A whisky advert featuring a man jumping off a mountain has been banned for promoting “dangerous and daring behaviour”.
Scottish whisky brand The Macallan unveiled the advert as part of a new campaign in December 2018.
However, UK’s regulator of advertising, the Advertising Standards Authority (ASA) has deemed the advert “irresponsible” and ruled it must not appear again in its current form.
The short clip, which was created for use on television, video on demand and Instagram, showed a man growing wings as he tumbled towards the ground before on-screen text read: “Would you risk falling for the chance to fly?”
The final frame stated “The Macallan. Make the call”, accompanied by an image of the brand’s whisky in a glass.
Edrington Distillers, trading as Macallan, said the advert showed a fantastical winged man who was not seen to drink alcohol in the clip, and explained that the story was a metaphor about making decisions.
Paul Rizzello, the creative director at J Walter Thompson – the marketing communications brand behind the advert – previously told The Drum: “The pressure of a big decision often makes us hesitate just when success is within reach.

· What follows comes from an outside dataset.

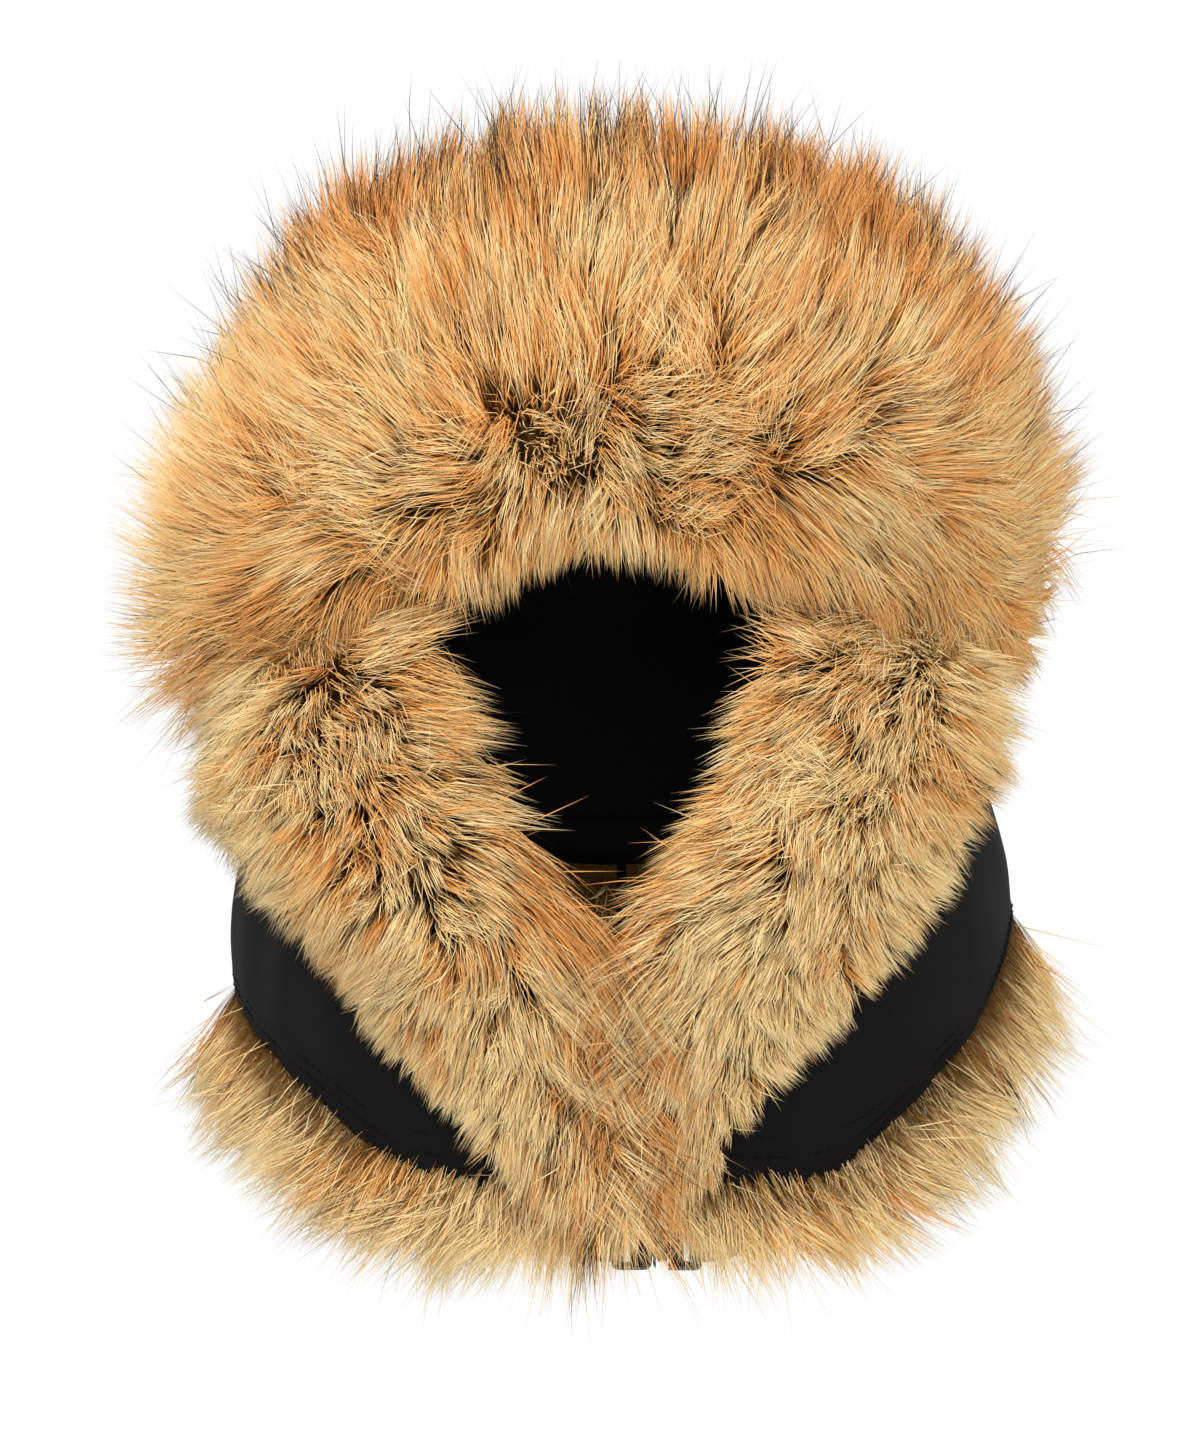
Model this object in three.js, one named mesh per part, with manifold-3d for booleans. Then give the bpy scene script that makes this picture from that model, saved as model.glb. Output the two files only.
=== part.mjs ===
// A winter aviator hat with its ear flaps drawn together under the chin.
// Millimetres, +Z up, the face looks along -Y. The origin is the centre of the head opening
// at the height of the brow rim. Left and right are the wearer's: left is +X.
import * as THREE from "three";
import { mergeVertices } from "three/addons/utils/BufferGeometryUtils.js";
import Module from "manifold-3d";

const wasm = await Module();
wasm.setup();

// The head opening and the cloth
const HEAD_HALF_WIDTH = 81;
const HEAD_HALF_LENGTH = 102;
const LINING_WALL = 1.2;
const SHELL_WALL = 2.5;
const GAP = 0.3;
const RIM_GAP = 0.45;
const FUR_GAP = 0.4;
const FUR_TOLERANCE = 0.6; // how far its facets may be simplified
const CROWN_HEIGHT = 108;
const CROWN_FULLNESS = 2.4; // 2 is an ellipsoid, more is a squarer dome
const RIM_DROP = 60; // the rim is this much lower at the nape than at the brow
const DOME_SHARE = 5 / 7; // of the crown's rows of facets, those above the brow's height

// The turned-up brow flap
const BROW_WALL = 2.5;
const BROW_HEIGHT = 76;
const BROW_HALF_SPREAD = 80; // degrees round from the front
const BROW_STAND_OFF = 1.7;
const BROW_LEAN = 7; // how far its top stands in from its foot
const BROW_PILE = 36;
const BROW_RISE = 24; // how far the fur stands above the flap's top
const BROW_HANG = 8; // and how far it hangs below the flap's foot
const FUR_PARTING_Z = -34; // the brow's fur ends here and the cheeks' begins

// Fur on the flaps
const CHEEK_PILE = 17;
const CHEEK_TOP_Z = -36;
const LINING_PILE = 13;

// The chin strap and its side-release buckle
const WEB = { width: 15, thick: 1.2 };
const BUCKLE = { x: 9, y: -83, z: -219, height: 20, thick: 6.4 };
const SOCKET_LENGTH = 15.5;
const PLUG_LENGTH = 12.5;
const BAR = { width: 2.2, thick: 2.6 };
const SLOT = 3.6;
const NOTCH_FROM = 5; // the side notches begin this far from the buckle's middle line

// Outer skin of the hat below the rim: half width, and reach to the front and the back
const SKIN = [
  { z: 0, halfWidth: 85, front: 106, back: 106 },
  { z: -30, halfWidth: 99, front: 112, back: 108 },
  { z: -60, halfWidth: 112, front: 117, back: 110 },
  { z: -95, halfWidth: 121, front: 118, back: 112 },
  { z: -130, halfWidth: 120, front: 114, back: 112 },
  { z: -165, halfWidth: 112, front: 107, back: 109 },
  { z: -210, halfWidth: 95, front: 97, back: 104 },
];

// Front edges of the flaps, and the outer edge of the fur on them, in degrees from the front
const FRONT = [
  { z: -5, rightEdge: 53, leftEdge: 49, rightFur: 84, leftFur: 76 },
  { z: -60, rightEdge: 33, leftEdge: 26, rightFur: 77, leftFur: 62 },
  { z: -84, rightEdge: 25, leftEdge: 19, rightFur: 63, leftFur: 50 },
  { z: -105, rightEdge: 18, leftEdge: 13, rightFur: 52, leftFur: 45 },
  { z: -130, rightEdge: 6, leftEdge: 5, rightFur: 41, leftFur: 37 },
  { z: -155, rightEdge: 1, leftEdge: 1, rightFur: 35, leftFur: 28 },
  { z: -180, rightEdge: 1, leftEdge: 1, rightFur: 24, leftFur: 18 },
  { z: -210, rightEdge: 1, leftEdge: 1, rightFur: 14, leftFur: 13 },
];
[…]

“We’re so afraid of getting it wrong, we end up avoiding those decisions altogether. This story is about someone who decides to go for it. He makes the call.”
Six people complained about the ad after it was launched, stating that it was “irresponsible” and linked alcohol with daring behaviour.
Advertising clearance agency Clearcast said it considered the rule preventing advertisers from linking alcohol with daring behaviour but had decided the campaign was fantastical enough to be acceptable.
However, the Advertising Standards Authority (ASA) said the scenes were reminiscent of the extreme sport of base-jumping, and the act of jumping off the cliff was dangerous, potentially fatal and consisted of extreme risk-taking behaviour.
Although the character was not seen consuming alcohol at any point, the ASA said the ad “made a clear association between an alcoholic product and potentially very dangerous, daring behaviour”, and concluded that it was irresponsible.
The ASA ruled that the ad must not appear again in its current form.